Dataset section:
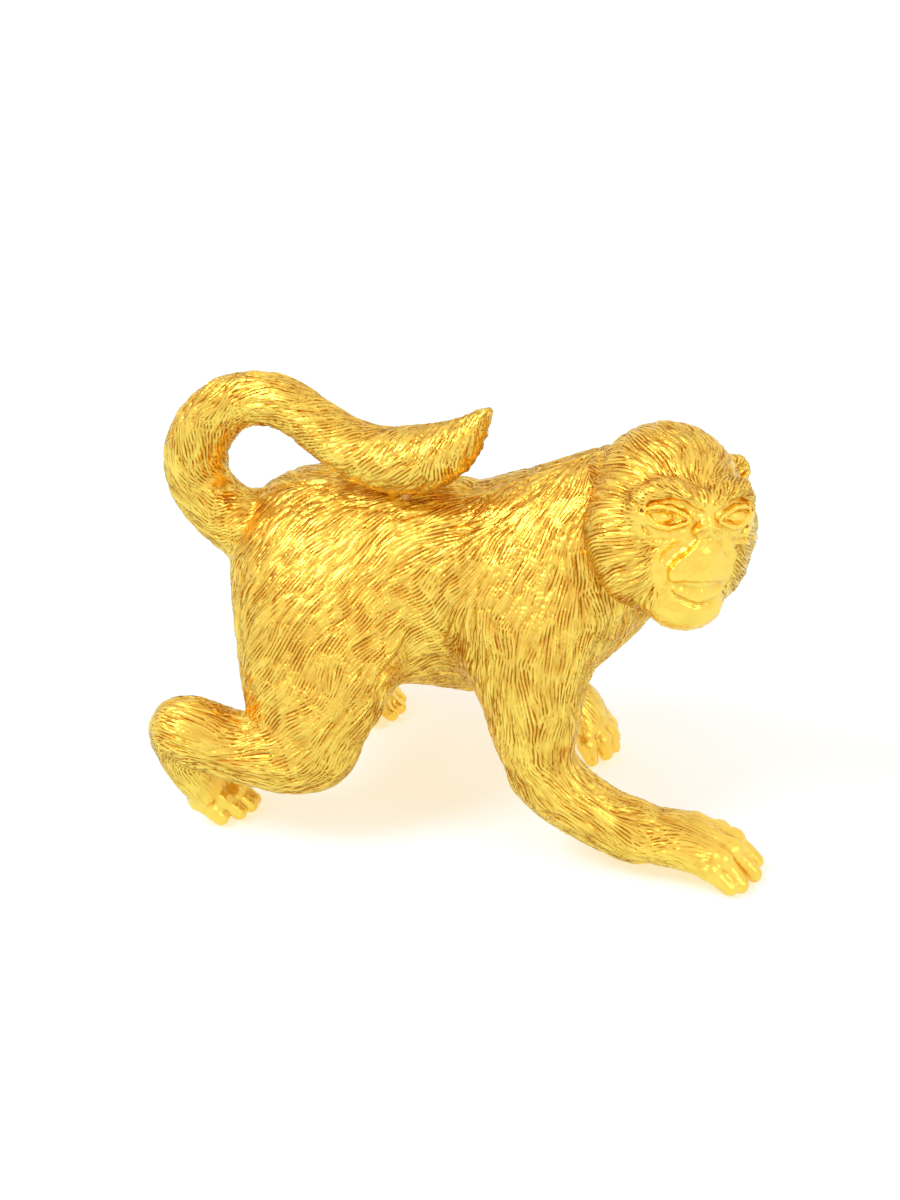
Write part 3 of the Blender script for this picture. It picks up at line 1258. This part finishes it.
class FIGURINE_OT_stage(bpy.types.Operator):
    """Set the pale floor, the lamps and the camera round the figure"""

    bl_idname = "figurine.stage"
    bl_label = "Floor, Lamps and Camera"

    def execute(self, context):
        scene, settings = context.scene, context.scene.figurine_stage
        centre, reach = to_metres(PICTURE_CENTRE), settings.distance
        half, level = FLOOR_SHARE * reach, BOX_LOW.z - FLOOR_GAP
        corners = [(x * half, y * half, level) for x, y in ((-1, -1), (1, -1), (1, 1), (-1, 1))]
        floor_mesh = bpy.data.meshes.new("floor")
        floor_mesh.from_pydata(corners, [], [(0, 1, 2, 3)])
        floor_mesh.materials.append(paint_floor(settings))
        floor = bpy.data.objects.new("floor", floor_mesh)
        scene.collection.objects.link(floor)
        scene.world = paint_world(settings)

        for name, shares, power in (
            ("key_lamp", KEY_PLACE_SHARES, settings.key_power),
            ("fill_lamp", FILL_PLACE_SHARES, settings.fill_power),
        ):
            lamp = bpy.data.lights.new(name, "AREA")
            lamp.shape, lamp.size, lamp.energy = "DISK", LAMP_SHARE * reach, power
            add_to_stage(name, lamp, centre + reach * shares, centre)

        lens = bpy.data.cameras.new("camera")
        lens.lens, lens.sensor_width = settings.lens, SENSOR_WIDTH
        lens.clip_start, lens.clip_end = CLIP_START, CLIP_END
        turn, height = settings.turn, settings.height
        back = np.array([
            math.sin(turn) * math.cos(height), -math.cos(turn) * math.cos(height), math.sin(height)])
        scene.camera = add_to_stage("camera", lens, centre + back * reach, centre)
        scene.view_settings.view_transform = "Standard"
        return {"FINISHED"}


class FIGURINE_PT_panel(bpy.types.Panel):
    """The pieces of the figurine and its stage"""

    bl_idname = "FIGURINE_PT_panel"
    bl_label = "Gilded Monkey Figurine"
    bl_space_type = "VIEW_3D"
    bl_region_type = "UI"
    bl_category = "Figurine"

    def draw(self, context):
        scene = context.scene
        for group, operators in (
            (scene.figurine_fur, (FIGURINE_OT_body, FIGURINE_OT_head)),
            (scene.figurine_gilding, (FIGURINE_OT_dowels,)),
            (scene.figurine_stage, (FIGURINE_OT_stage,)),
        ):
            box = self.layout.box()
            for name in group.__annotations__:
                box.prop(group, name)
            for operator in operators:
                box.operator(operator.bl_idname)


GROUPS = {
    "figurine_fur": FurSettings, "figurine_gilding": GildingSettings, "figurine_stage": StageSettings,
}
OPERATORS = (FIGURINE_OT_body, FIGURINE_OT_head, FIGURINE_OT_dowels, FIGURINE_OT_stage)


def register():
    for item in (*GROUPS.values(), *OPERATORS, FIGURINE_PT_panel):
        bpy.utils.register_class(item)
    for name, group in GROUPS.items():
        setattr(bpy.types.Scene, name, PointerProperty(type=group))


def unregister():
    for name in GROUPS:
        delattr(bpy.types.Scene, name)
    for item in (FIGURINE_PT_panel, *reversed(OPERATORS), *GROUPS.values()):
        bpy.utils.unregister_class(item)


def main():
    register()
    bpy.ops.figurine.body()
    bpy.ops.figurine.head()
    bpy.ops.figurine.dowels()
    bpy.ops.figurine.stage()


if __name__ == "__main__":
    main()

Job:
Exactly as written, please reproduce the lines from the first line of the data to the line containing "pale floor, the", inclusive, and nothing else.

Answer for this exercise:
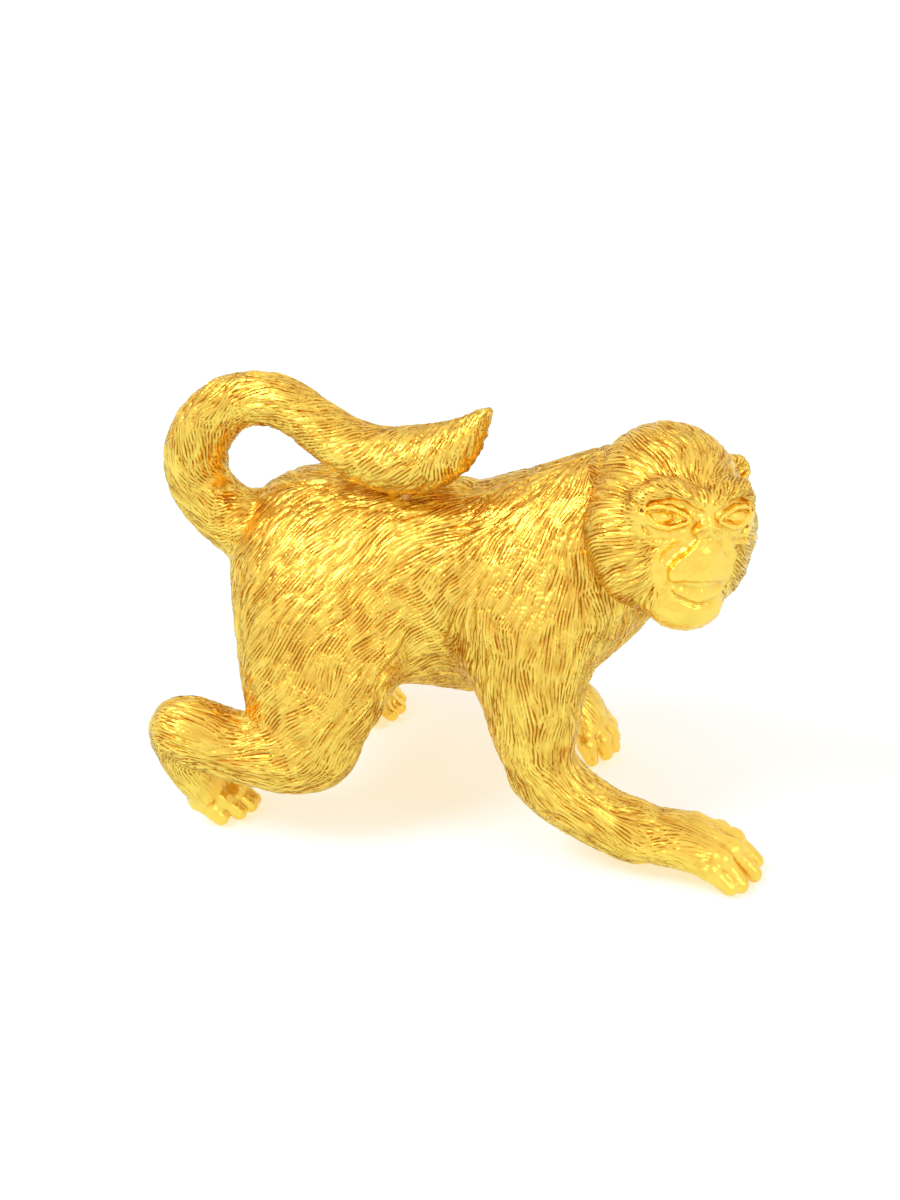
Write part 3 of the Blender script for this picture. It picks up at line 1258. This part finishes it.
class FIGURINE_OT_stage(bpy.types.Operator):
    """Set the pale floor, the lamps and the camera round the figure"""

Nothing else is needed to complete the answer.